We are beginning this new project with environmental scoping, studies, and assessment of impacts. This process will lead to design development and ultimately construction of long-term improvements. Input from the interested parties is critical to the success of this project.
Read more about the project:
The Seward Highway is a state-owned and operated highway. The Project area falls within a DOT&PF Designated Safety Corridor, a segment of state highway with a higher-than-average incidence of fatal and major injury crashes. The Seward Highway is also recognized for its scenic, natural, historical, and recreational values and holds three designations: U.S. Department of Agriculture Forest Service Scenic Byway, Alaska Scenic Byway, and All-American Road. These designations recognize and protect the most scenic, historic, and recreational highways in the United States.
The current effort to improve safety along the Seward Highway between Anchorage and Girdwood began in the early 2000s. In 2004, DOT&PF proposed design improvements for a problematic section of the Seward Highway between MP 105 and 115 to improve vehicular and pedestrian safety. DOT&PF and the Federal Highway Administration (FHWA) signed and approved a categorical exclusion (CE) in 2004. In 2006, the Seward Highway from MP 90 to 117.5 was designated as the state’s first Safety Corridor due to the elevated rate of fatal and major injury (high severity) crashes.
DOT&PF conducted the Seward Highway MP 105–107 Windy Corner Project in compliance with National Environmental Policy Act (NEPA) requirements, producing a Draft EA that was made available to the public in March 2020 (DOT&PF 2020). After reviewing public comments received on that document, DOT&PF extended the project north, between Windy Corner and Rainbow Point: MP 105-109.5.

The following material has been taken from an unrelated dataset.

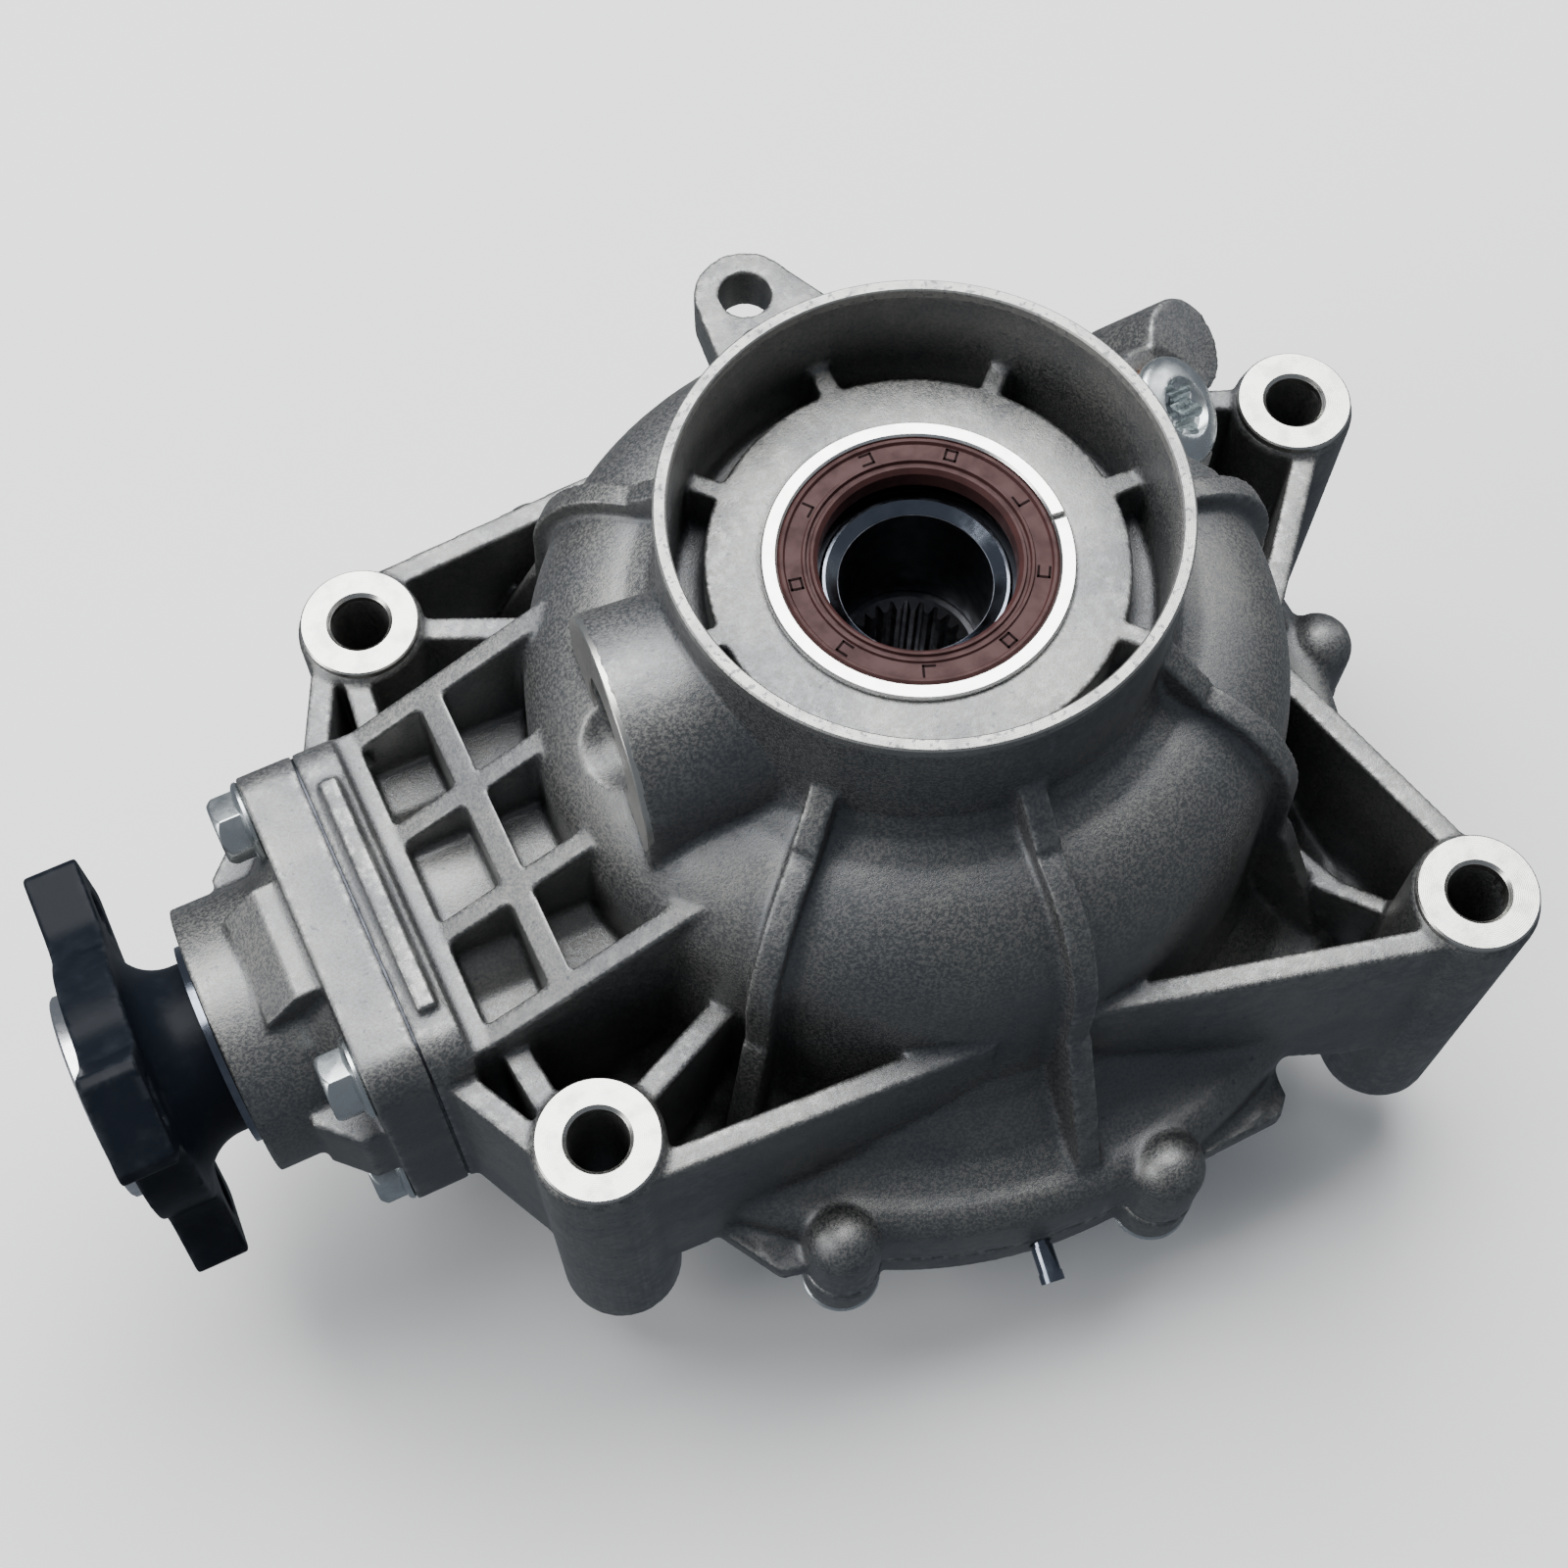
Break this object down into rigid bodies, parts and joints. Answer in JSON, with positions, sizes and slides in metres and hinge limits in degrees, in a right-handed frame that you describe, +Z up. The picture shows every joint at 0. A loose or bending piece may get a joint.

In 2022, the DOT&PF further extended the scope of the study to encompass the highway from MP 98.5 to 118. This project has been identified as Project No. 0A31034/ Z566310000 Seward Highway MP 98.5 to 118 Bird Flats to Rabbit Creek. This will allow the DOT&PF to develop solutions for a longer corridor, considering impacts and mitigation in a comprehensive manner. The project team will incorporate comments, issues, and analyses from prior projects in identifying the needs and potential transportation solutions. The NEPA process will begin anew to address the changed project termini. Now, the DOT&PF is initiating a new Environmental Assessment to encompass the larger project area.